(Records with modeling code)
::::

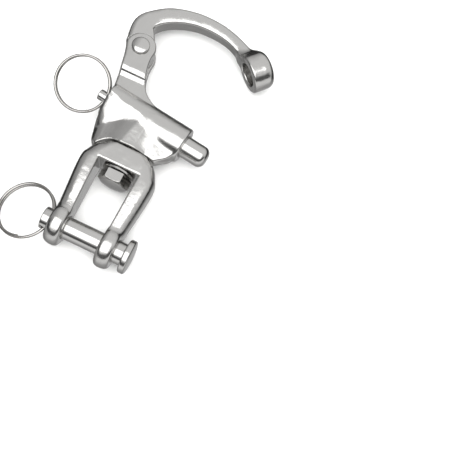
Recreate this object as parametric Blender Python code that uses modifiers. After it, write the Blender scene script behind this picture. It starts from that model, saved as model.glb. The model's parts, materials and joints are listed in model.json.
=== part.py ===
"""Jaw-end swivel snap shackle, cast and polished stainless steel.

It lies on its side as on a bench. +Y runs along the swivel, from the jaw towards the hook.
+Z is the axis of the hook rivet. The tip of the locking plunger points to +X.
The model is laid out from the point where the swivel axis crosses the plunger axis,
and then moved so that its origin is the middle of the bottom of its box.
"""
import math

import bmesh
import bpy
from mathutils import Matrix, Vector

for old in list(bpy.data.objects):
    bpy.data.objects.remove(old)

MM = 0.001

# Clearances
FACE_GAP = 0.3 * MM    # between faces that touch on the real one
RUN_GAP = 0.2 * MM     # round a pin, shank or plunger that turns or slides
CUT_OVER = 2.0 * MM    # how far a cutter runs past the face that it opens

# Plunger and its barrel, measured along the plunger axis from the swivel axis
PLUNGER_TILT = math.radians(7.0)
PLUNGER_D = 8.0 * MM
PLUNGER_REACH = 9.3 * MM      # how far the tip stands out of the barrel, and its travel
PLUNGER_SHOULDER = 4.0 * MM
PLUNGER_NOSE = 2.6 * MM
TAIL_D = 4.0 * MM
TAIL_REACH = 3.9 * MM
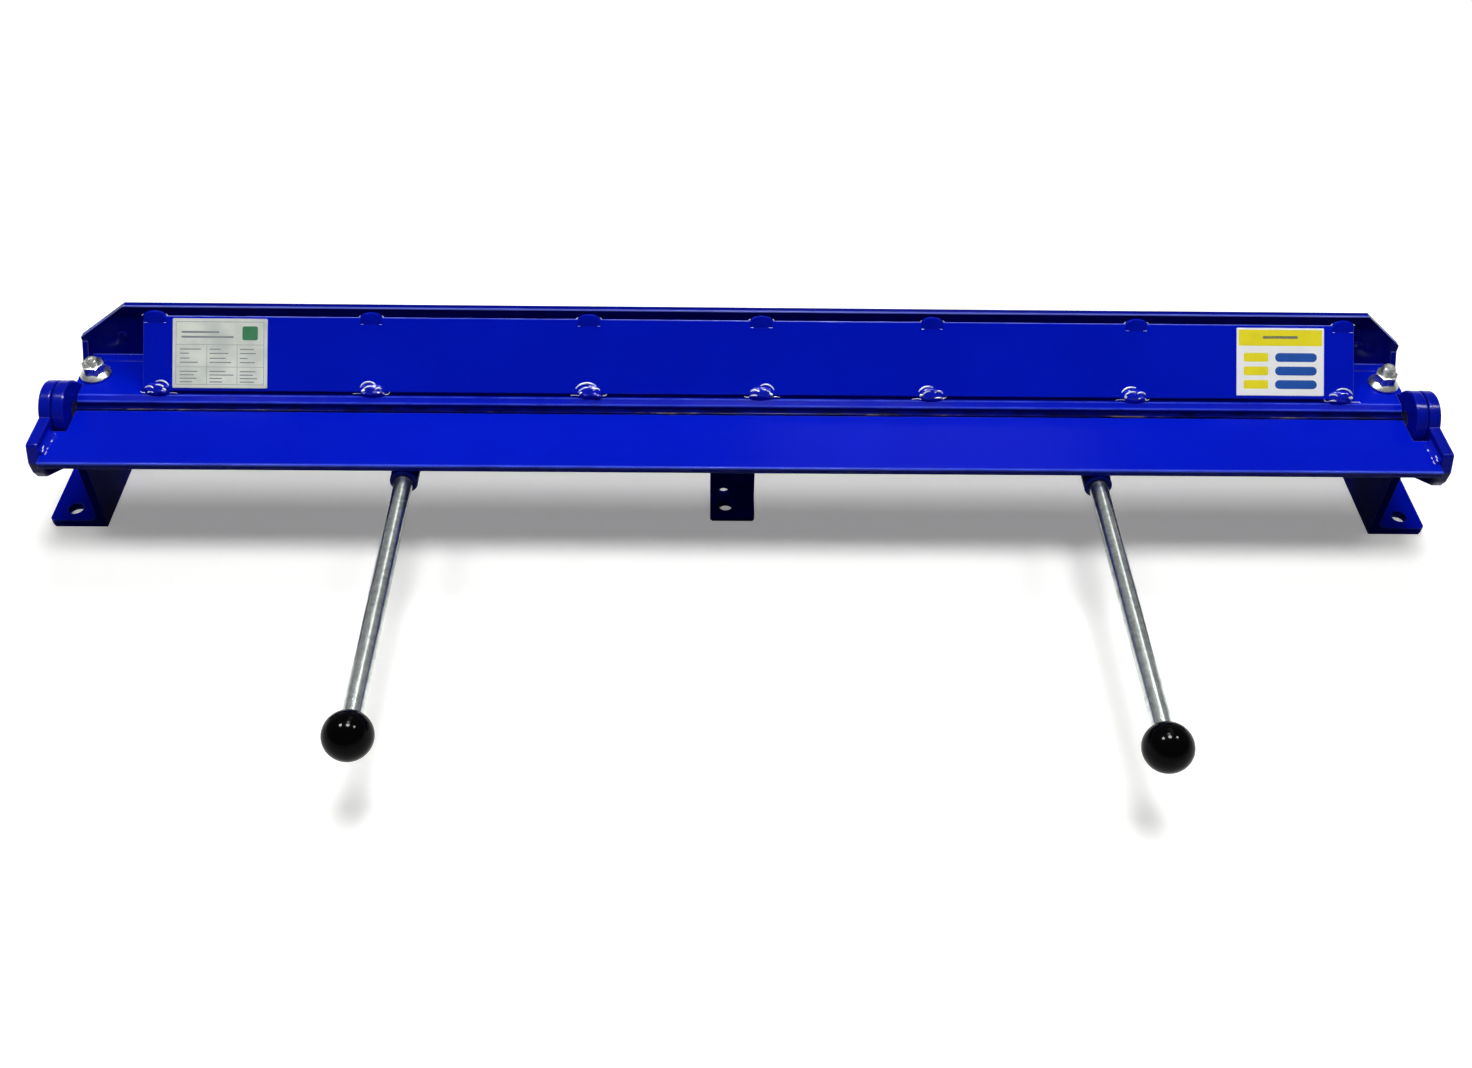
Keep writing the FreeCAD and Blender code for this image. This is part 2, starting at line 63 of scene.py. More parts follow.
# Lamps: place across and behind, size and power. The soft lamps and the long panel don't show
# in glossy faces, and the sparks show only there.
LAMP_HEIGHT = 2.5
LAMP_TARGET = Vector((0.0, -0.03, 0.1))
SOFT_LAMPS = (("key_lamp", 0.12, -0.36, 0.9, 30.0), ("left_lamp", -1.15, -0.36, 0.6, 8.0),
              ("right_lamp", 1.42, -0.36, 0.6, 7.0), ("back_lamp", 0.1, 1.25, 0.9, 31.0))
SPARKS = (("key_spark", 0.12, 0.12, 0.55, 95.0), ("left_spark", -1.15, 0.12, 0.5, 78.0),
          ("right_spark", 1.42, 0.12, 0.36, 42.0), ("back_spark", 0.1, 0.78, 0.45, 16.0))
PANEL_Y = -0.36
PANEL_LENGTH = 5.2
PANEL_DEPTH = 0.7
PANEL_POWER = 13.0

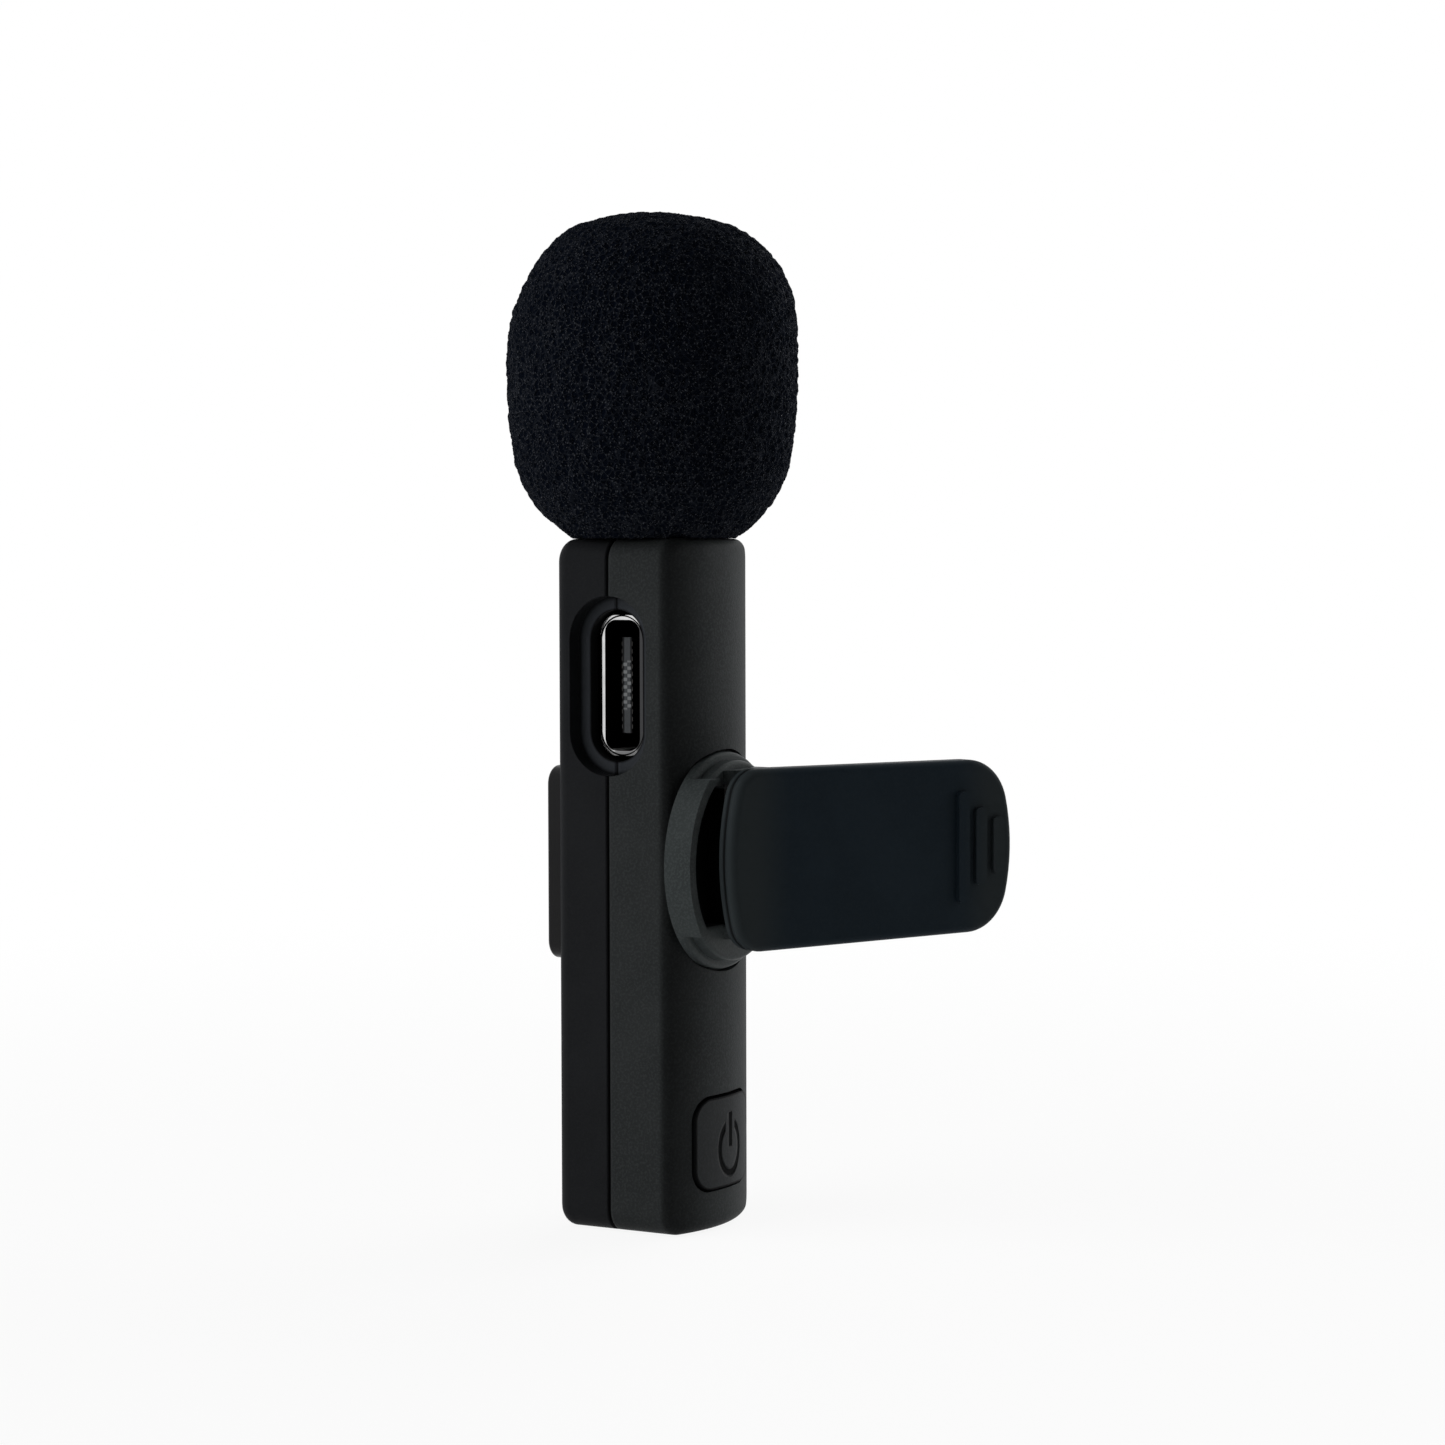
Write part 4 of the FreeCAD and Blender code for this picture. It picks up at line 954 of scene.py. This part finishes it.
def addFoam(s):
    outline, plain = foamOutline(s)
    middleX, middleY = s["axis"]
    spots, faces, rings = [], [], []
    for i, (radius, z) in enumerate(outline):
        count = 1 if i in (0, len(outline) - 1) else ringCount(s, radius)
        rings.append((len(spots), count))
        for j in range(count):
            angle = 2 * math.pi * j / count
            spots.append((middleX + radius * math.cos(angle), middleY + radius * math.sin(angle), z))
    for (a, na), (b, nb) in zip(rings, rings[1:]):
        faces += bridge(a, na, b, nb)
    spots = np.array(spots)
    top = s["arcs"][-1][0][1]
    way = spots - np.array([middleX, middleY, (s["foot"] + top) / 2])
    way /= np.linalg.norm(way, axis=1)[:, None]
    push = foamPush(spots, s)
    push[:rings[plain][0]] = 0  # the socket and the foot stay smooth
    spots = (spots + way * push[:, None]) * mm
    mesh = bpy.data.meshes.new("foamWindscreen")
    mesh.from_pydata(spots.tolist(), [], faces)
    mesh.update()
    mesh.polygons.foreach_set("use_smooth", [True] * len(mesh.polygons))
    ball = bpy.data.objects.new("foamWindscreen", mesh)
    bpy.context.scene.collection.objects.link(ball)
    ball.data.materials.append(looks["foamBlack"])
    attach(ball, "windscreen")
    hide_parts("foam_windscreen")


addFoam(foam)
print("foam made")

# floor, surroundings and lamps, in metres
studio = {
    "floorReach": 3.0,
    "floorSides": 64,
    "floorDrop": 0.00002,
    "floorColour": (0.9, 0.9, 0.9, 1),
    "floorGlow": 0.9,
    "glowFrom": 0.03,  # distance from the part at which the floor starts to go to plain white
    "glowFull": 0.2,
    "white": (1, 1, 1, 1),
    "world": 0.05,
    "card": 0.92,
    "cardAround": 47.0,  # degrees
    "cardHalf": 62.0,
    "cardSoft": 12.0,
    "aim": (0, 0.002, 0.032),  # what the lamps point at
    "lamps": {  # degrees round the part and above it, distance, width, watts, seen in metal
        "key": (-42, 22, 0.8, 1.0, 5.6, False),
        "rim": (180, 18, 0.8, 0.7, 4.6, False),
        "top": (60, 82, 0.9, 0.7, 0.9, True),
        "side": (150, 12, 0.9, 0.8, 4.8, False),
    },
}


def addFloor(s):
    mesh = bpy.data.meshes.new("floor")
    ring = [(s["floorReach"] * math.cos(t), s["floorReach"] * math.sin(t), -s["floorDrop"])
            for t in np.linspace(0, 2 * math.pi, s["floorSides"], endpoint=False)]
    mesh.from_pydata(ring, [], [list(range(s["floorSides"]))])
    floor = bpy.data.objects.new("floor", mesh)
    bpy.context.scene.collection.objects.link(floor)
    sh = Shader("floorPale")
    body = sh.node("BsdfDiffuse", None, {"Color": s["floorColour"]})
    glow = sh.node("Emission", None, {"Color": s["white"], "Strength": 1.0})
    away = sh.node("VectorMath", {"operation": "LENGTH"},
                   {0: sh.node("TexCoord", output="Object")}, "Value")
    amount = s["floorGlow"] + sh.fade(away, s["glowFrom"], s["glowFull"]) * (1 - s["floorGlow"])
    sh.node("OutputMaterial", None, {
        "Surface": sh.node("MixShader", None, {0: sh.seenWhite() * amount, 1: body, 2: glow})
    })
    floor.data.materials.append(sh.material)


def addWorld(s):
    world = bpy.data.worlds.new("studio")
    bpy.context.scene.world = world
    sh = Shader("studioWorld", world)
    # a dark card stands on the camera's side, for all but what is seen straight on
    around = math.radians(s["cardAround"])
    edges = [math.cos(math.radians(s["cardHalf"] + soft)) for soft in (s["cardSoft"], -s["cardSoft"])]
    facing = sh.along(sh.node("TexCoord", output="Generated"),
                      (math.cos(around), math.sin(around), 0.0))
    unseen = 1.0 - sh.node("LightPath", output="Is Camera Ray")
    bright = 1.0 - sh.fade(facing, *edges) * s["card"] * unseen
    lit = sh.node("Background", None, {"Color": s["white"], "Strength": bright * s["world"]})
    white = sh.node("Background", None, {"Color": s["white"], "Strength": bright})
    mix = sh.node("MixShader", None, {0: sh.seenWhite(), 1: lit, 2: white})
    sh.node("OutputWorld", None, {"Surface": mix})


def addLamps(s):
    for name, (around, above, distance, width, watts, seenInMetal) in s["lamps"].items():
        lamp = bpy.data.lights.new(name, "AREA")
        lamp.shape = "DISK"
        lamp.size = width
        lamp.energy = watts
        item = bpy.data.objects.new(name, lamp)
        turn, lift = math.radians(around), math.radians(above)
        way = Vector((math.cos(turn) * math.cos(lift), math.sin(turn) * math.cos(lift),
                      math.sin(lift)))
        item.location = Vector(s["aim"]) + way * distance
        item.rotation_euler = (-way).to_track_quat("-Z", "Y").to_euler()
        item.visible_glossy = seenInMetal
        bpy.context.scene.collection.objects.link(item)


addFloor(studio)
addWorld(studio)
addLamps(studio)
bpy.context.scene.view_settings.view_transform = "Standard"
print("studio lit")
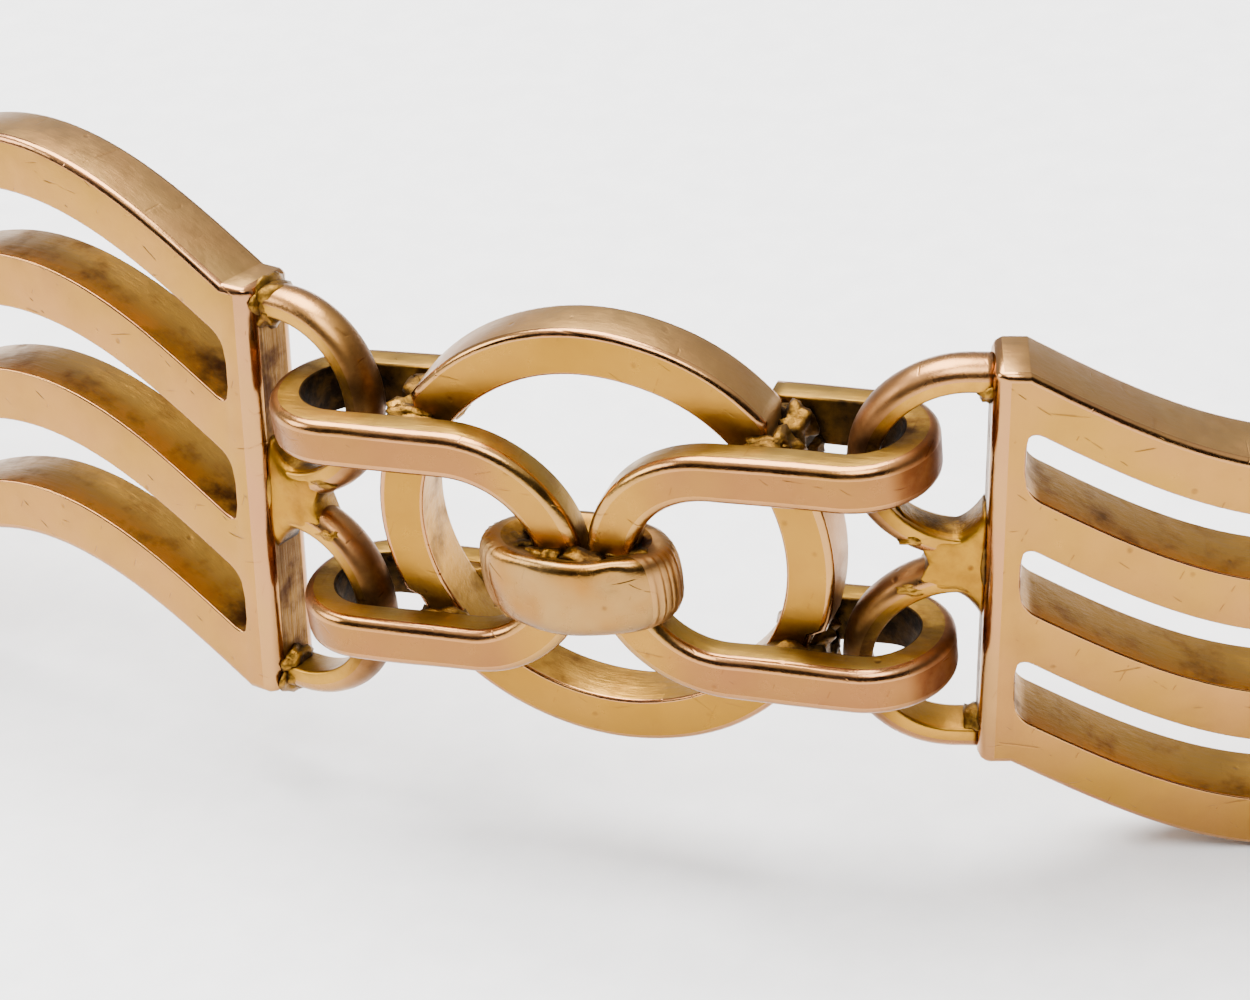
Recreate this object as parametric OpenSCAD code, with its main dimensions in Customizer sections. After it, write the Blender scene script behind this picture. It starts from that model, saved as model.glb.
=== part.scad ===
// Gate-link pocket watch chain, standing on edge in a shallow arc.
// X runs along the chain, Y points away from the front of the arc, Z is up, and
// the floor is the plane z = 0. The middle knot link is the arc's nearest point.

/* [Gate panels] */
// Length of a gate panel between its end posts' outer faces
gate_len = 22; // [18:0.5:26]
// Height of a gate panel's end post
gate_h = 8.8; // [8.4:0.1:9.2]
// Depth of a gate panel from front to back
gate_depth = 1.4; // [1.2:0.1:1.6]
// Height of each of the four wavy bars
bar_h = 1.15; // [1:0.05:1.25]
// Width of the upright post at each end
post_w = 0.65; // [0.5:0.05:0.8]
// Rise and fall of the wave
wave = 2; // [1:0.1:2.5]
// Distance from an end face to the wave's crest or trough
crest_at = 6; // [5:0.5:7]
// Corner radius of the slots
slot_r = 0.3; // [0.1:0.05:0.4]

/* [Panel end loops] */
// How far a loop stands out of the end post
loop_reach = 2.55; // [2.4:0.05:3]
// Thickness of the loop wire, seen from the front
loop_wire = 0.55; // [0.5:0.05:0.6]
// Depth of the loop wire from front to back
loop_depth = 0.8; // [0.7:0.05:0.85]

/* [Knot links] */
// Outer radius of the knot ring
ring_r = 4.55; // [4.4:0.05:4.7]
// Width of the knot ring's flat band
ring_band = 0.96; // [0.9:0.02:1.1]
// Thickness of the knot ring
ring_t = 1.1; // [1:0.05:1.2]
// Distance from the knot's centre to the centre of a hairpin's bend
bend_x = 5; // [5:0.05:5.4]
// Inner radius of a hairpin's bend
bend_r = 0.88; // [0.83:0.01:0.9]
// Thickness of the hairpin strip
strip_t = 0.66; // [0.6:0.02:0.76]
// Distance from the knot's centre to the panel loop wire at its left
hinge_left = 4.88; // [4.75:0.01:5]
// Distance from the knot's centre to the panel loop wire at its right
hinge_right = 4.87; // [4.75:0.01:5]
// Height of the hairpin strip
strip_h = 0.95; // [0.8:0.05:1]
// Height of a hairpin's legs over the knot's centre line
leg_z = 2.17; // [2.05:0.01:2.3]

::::

Output only the lines from the top of the entries through the one holding "TAIL_REACH = 3.9 * MM", copied exactly.

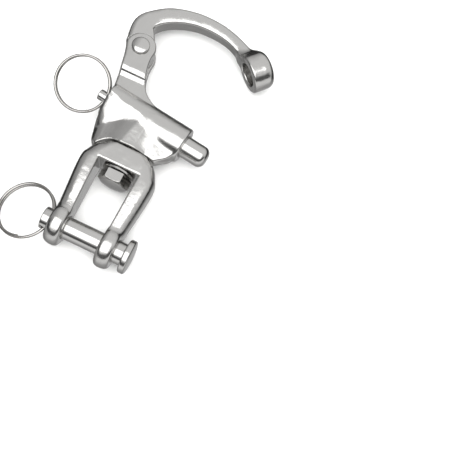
Recreate this object as parametric Blender Python code that uses modifiers. After it, write the Blender scene script behind this picture. It starts from that model, saved as model.glb. The model's parts, materials and joints are listed in model.json.
=== part.py ===
"""Jaw-end swivel snap shackle, cast and polished stainless steel.

It lies on its side as on a bench. +Y runs along the swivel, from the jaw towards the hook.
+Z is the axis of the hook rivet. The tip of the locking plunger points to +X.
The model is laid out from the point where the swivel axis crosses the plunger axis,
and then moved so that its origin is the middle of the bottom of its box.
"""
import math

import bmesh
import bpy
from mathutils import Matrix, Vector

for old in list(bpy.data.objects):
    bpy.data.objects.remove(old)

MM = 0.001

# Clearances
FACE_GAP = 0.3 * MM    # between faces that touch on the real one
RUN_GAP = 0.2 * MM     # round a pin, shank or plunger that turns or slides
CUT_OVER = 2.0 * MM    # how far a cutter runs past the face that it opens

# Plunger and its barrel, measured along the plunger axis from the swivel axis
PLUNGER_TILT = math.radians(7.0)
PLUNGER_D = 8.0 * MM
PLUNGER_REACH = 9.3 * MM      # how far the tip stands out of the barrel, and its travel
PLUNGER_SHOULDER = 4.0 * MM
PLUNGER_NOSE = 2.6 * MM
TAIL_D = 4.0 * MM
TAIL_REACH = 3.9 * MM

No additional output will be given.